Required task ▸
Reproduce, word for word, only the lines from the one containing "Model this object" through the one containing "notch_round = 1.1", both included.

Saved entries
+++++
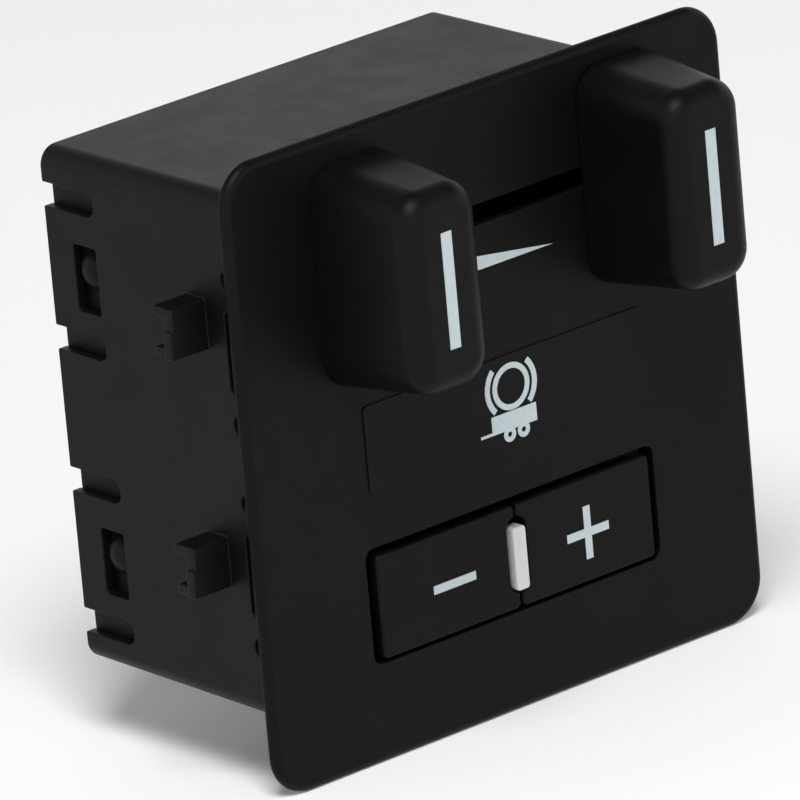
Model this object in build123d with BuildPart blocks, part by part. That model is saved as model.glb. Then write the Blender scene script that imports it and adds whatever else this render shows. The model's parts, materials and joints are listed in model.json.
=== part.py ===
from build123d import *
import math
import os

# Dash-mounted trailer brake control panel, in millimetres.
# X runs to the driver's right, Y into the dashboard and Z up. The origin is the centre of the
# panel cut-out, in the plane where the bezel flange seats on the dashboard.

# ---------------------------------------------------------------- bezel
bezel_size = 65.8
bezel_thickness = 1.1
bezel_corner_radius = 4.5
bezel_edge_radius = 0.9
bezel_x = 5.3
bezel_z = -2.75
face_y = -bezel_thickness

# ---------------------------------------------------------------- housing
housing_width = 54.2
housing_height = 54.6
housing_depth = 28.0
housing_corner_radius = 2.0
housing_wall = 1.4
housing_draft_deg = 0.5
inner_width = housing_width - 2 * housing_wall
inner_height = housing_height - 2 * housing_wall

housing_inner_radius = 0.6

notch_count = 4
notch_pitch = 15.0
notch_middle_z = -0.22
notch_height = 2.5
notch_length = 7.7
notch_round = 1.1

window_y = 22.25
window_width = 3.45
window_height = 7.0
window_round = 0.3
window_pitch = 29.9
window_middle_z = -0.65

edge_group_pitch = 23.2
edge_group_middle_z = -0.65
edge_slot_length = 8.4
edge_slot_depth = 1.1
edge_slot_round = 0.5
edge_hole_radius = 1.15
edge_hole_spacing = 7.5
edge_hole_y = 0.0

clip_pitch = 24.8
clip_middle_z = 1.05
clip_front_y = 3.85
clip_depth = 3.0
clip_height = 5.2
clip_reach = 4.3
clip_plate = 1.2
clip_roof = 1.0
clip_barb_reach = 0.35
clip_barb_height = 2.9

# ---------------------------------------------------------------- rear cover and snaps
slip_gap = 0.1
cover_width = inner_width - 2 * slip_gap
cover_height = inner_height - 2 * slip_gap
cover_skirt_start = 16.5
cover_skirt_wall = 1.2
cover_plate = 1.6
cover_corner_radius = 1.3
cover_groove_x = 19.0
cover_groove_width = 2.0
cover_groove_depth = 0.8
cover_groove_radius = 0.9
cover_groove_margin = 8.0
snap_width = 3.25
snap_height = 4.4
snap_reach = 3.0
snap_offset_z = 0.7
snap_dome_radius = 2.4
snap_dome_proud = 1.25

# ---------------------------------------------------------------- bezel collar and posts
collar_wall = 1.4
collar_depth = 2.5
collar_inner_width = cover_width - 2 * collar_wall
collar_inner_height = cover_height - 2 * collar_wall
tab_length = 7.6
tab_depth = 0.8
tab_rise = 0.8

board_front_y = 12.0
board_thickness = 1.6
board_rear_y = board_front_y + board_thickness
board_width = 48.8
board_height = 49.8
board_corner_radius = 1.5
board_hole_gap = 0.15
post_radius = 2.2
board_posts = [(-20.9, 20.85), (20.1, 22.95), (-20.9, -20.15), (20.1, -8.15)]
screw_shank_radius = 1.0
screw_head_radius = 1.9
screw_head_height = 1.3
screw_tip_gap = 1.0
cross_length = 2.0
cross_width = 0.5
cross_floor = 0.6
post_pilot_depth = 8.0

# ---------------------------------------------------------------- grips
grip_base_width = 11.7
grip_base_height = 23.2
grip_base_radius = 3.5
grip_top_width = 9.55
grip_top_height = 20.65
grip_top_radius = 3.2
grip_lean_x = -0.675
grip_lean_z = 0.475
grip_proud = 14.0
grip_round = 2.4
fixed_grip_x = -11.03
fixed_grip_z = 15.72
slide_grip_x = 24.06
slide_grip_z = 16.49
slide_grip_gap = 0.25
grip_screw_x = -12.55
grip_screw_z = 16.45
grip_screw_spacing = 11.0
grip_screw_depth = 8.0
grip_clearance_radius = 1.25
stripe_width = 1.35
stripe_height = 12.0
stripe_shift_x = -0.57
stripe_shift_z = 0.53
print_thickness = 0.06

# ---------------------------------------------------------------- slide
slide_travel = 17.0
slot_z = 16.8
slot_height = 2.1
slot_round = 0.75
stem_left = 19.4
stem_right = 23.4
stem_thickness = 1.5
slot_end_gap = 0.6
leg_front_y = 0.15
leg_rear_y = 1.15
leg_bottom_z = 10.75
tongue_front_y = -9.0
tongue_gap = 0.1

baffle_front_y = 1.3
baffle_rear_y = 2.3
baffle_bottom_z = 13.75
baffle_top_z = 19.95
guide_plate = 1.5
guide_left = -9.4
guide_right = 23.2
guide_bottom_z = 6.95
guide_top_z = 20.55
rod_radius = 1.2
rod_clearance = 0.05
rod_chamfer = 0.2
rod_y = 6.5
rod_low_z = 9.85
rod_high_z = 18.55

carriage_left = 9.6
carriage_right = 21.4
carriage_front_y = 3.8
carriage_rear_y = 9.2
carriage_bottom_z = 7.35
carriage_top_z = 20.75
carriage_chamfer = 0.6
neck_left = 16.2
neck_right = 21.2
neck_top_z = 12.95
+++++
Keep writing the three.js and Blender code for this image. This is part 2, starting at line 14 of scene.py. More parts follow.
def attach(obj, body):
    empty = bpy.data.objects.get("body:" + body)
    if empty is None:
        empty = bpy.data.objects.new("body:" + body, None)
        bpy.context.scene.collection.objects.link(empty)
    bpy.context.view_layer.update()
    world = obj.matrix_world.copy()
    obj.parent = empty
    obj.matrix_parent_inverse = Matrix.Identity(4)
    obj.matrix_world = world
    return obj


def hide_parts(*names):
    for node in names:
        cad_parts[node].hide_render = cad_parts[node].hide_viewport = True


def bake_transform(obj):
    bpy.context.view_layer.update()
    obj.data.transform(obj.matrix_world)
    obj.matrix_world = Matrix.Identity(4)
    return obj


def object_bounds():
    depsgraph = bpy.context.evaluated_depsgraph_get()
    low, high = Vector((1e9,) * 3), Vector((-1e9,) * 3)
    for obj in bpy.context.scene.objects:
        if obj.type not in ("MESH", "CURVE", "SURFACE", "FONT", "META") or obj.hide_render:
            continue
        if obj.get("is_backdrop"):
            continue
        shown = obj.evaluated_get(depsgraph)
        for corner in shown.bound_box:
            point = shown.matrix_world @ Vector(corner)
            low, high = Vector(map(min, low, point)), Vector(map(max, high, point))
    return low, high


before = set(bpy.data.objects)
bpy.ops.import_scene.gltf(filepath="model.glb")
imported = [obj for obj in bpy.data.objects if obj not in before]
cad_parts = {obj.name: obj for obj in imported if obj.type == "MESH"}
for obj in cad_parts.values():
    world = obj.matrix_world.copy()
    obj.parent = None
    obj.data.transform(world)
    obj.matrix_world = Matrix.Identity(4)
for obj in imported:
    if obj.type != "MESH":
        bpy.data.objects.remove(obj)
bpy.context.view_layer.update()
+++++
Answer to the problem ▸
Model this object in build123d with BuildPart blocks, part by part. That model is saved as model.glb. Then write the Blender scene script that imports it and adds whatever else this render shows. The model's parts, materials and joints are listed in model.json.
=== part.py ===
from build123d import *
import math
import os

# Dash-mounted trailer brake control panel, in millimetres.
# X runs to the driver's right, Y into the dashboard and Z up. The origin is the centre of the
# panel cut-out, in the plane where the bezel flange seats on the dashboard.

# ---------------------------------------------------------------- bezel
bezel_size = 65.8
bezel_thickness = 1.1
bezel_corner_radius = 4.5
bezel_edge_radius = 0.9
bezel_x = 5.3
bezel_z = -2.75
face_y = -bezel_thickness

# ---------------------------------------------------------------- housing
housing_width = 54.2
housing_height = 54.6
housing_depth = 28.0
housing_corner_radius = 2.0
housing_wall = 1.4
housing_draft_deg = 0.5
inner_width = housing_width - 2 * housing_wall
inner_height = housing_height - 2 * housing_wall

housing_inner_radius = 0.6

notch_count = 4
notch_pitch = 15.0
notch_middle_z = -0.22
notch_height = 2.5
notch_length = 7.7
notch_round = 1.1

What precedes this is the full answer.